Universality and Falsifiability of Quantum Spacetime Decoherence: A Gauge-Invariant Framework for Gravitational-Wave Phase Diffusion
Hu Cang, Yuan Wang
TL;DR
This work develops a gauge-invariant framework for gravitational-wave propagation through stochastic quantum spacetime, focusing on phase diffusion as the leading observable in the deep adiabatic regime. By projecting the Riemann tensor two-point function along null geodesics, the authors derive a master formula for the phase variance and prove a universality result: for short-range curvature fluctuations, the accumulated phase variance scales linearly with distance, characterized by $\langle \Delta\phi^2\rangle \propto D$ (i.e., $\beta=1$). The frequency dependence is captured by $\alpha = 2 + p$, where $p$ encodes microscopic energy dependence; as a worked example, stringy spacetime foam yields $\alpha = 2$ to $5$ with $\beta=1$, while long-range correlations lead to $\beta\neq 1$, signaling nonlocal spacetime structure. The framework enables a clean, falsifiable classification of quantum-spacetime models in the $(\alpha,\beta)$ plane and prescribes a hierarchical Bayesian strategy to combine multi-band GW data (LIGO/LISA/PTAs) to constrain or rule out exotic scenarios, thereby turning GW observations into precise tests of spacetime microstructure.
Abstract
We develop a fully gauge-invariant and rigorously derived framework for computing the cumulative decoherence of gravitational waves (GWs) propagating through a stochastic quantum spacetime.
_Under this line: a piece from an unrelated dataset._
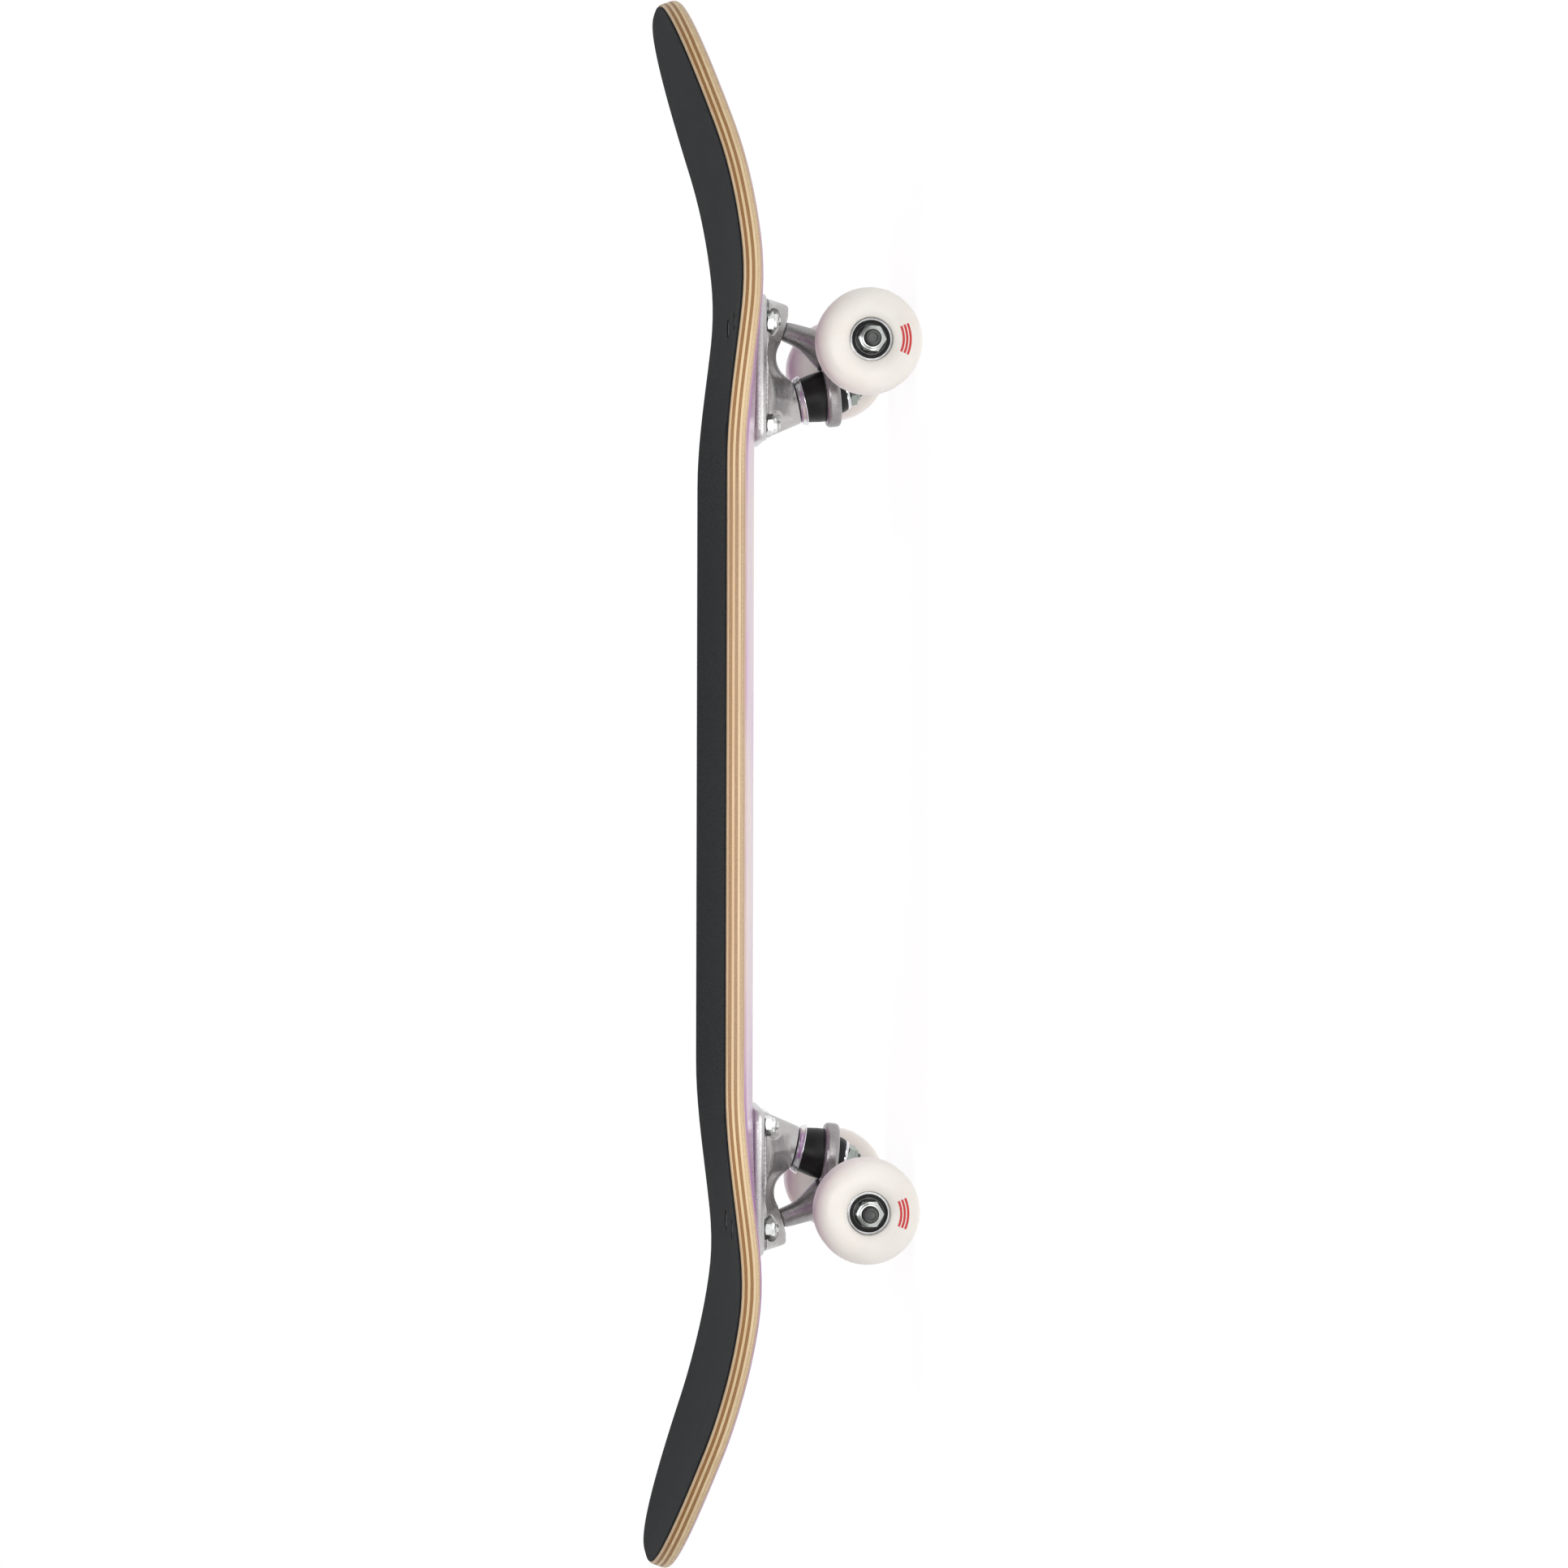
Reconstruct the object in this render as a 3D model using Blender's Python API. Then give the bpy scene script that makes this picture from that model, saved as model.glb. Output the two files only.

Working directly with the Riemann-tensor two-point function and exploiting the extreme adiabaticity of cosmological GW propagation, we show that phase diffusion, rather than amplitude attenuation or mode mixing, is the unique leading-order imprint of microscopic curvature fluctuations. Our main theoretical result is a universality theorem: for any quantum-gravity model whose curvature fluctuations possess a finite correlation length, the accumulated phase variance grows linearly with distance, independent of the underlying microphysics. This diffusive scaling contrasts sharply with coherent astrophysical effects and with nonlocal models. The frequency exponent therefore becomes a clean spectral discriminator, separating string-foam recoil, holographic or scale-invariant noise, and causal-set discreteness. We obtain these results from first principles by evaluating the projected Riemann correlator along null geodesics and determining the exact conditions under which deviations from universality can arise. Finally, we outline a hierarchical Bayesian strategy for measuring this effect with LIGO, LISA, and Pulsar Timing Arrays. Although standard Planck-scale fluctuations remain far below current sensitivity, this framework provides a sharp and falsifiable test of exotic quantum-spacetime scenarios, particularly those with macroscopic correlation lengths or strong energy dependence.